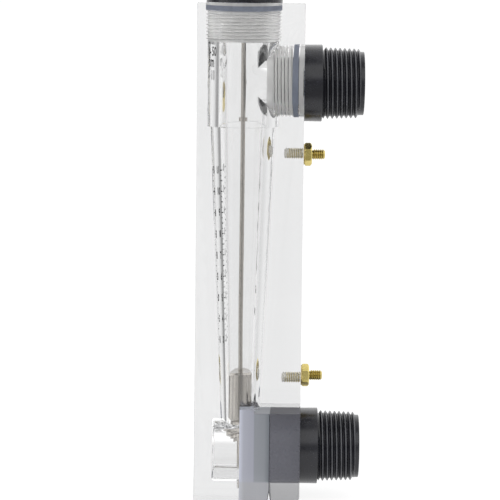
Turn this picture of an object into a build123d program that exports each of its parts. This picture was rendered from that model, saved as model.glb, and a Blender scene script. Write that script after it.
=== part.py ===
from build123d import *
import math
import os

# Panel rotameter: a clear block with a tapered bore, a float on a guide rod and two rear ports.
# Millimetres. +Z is up, -X is the scale face, +X is the port face, Y is the width.
# The origin is on the bore axis, at the underside of the body.

# Body block
body_depth = 50.0
body_width = 44.0
body_height = 235.0
front_wall = 21.7  # bore axis to the scale face
edge_break = 0.5
edge_trim = 0.4  # small breaks on turned edges
overshoot = 1.0  # how far a cut runs past the face that it starts from
rear_face = body_depth - front_wall

# Ports
inlet_height = 24.0
outlet_drop = 37.0  # top of the body down to the outlet's axis
waterway_r = 12.5
outlet_height = body_height - outlet_drop

# Tapered bore and the chamber over it
taper_bottom_r = 8.9
taper_top_r = 14.7
chamber_r = 16.1
seat_height = 37.7  # where the float rests
taper_top_drop = 21.3  # outlet's axis down to the top of the taper
chamber_step_height = 0.6  # the step from the taper out to the chamber

# Fine threads that hold the plug and the outlet nipple in the body
fine_thread_r = 16.5
fine_thread_pitch = 1.6
fine_thread_depth = 0.9
fine_thread_clearance = 0.25
fine_thread_land = 0.2  # plain length at each end
fine_thread_length = 8.8
plug_thread_length = 13.5

# Seals: a round ring in a neck beside each flange
seal_section_r = 1.4
seal_neck_length = 3.5
plug_neck_length = 4.8
seal_clearance = 0.06
seal_recess_r = 16.95

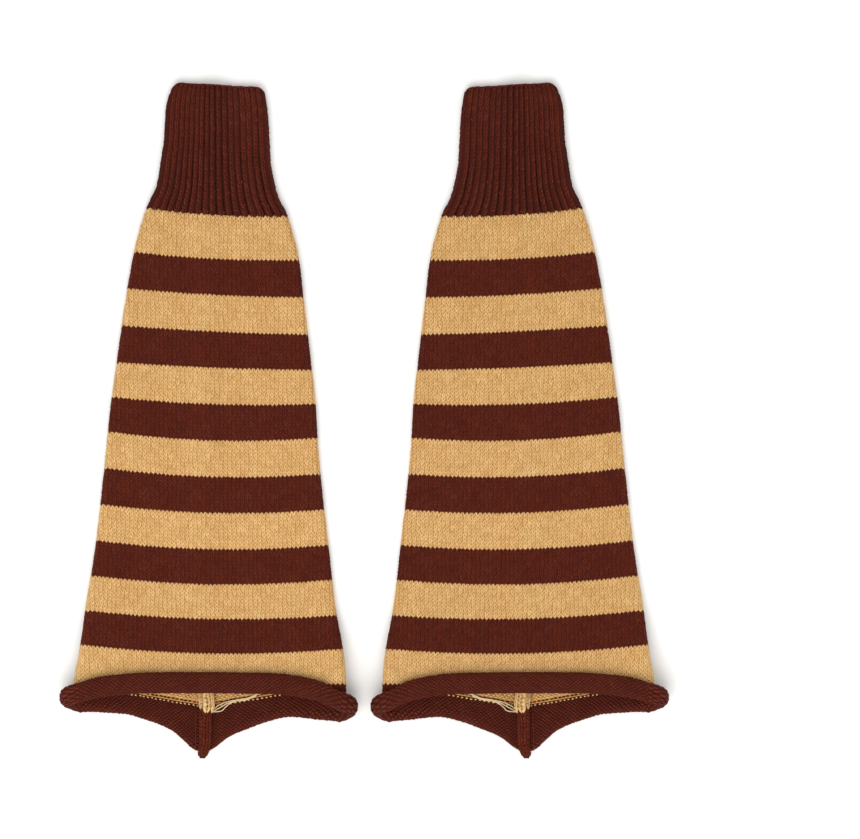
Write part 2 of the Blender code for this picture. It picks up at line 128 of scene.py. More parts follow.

_____

▶ [STATED GOAL]: Each line of the material must be restated exactly.

▶ [RESULT]:
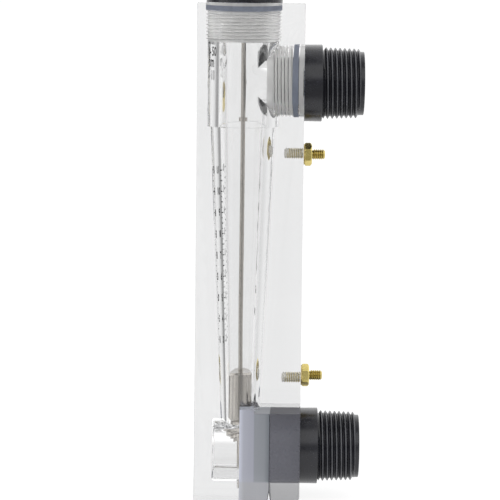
Turn this picture of an object into a build123d program that exports each of its parts. This picture was rendered from that model, saved as model.glb, and a Blender scene script. Write that script after it.
=== part.py ===
from build123d import *
import math
import os

# Panel rotameter: a clear block with a tapered bore, a float on a guide rod and two rear ports.
# Millimetres. +Z is up, -X is the scale face, +X is the port face, Y is the width.
# The origin is on the bore axis, at the underside of the body.

# Body block
body_depth = 50.0
body_width = 44.0
body_height = 235.0
front_wall = 21.7  # bore axis to the scale face
edge_break = 0.5
edge_trim = 0.4  # small breaks on turned edges
overshoot = 1.0  # how far a cut runs past the face that it starts from
rear_face = body_depth - front_wall

# Ports
inlet_height = 24.0
outlet_drop = 37.0  # top of the body down to the outlet's axis
waterway_r = 12.5
outlet_height = body_height - outlet_drop

# Tapered bore and the chamber over it
taper_bottom_r = 8.9
taper_top_r = 14.7
chamber_r = 16.1
seat_height = 37.7  # where the float rests
taper_top_drop = 21.3  # outlet's axis down to the top of the taper
chamber_step_height = 0.6  # the step from the taper out to the chamber

# Fine threads that hold the plug and the outlet nipple in the body
fine_thread_r = 16.5
fine_thread_pitch = 1.6
fine_thread_depth = 0.9
fine_thread_clearance = 0.25
fine_thread_land = 0.2  # plain length at each end
fine_thread_length = 8.8
plug_thread_length = 13.5

# Seals: a round ring in a neck beside each flange
seal_section_r = 1.4
seal_neck_length = 3.5
plug_neck_length = 4.8
seal_clearance = 0.06
seal_recess_r = 16.95

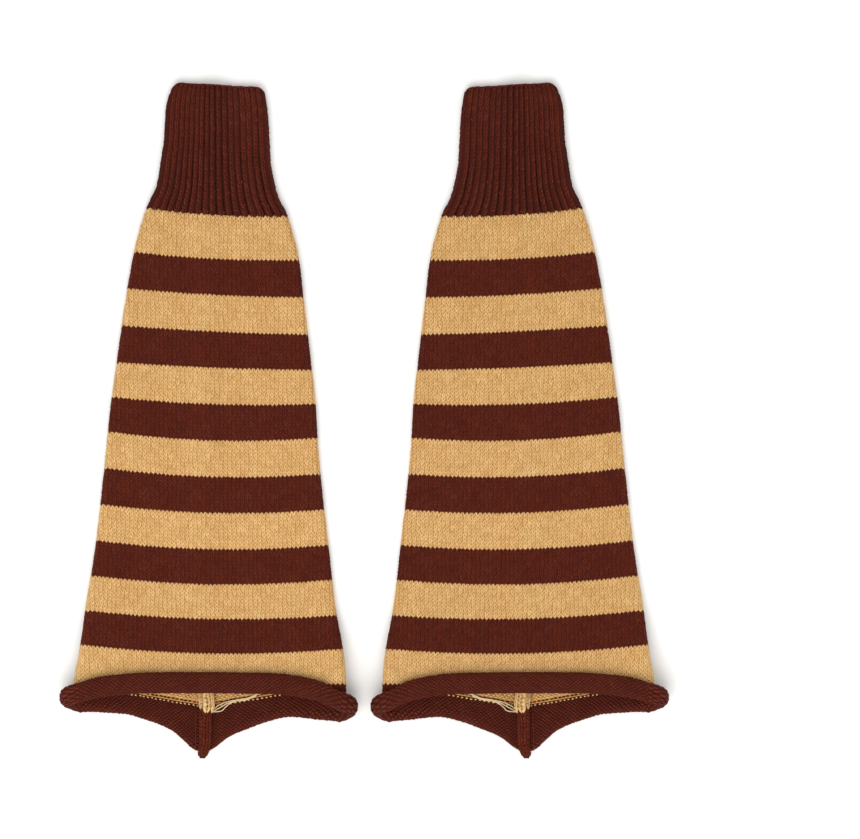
Write part 2 of the Blender code for this picture. It picks up at line 128 of scene.py. More parts follow.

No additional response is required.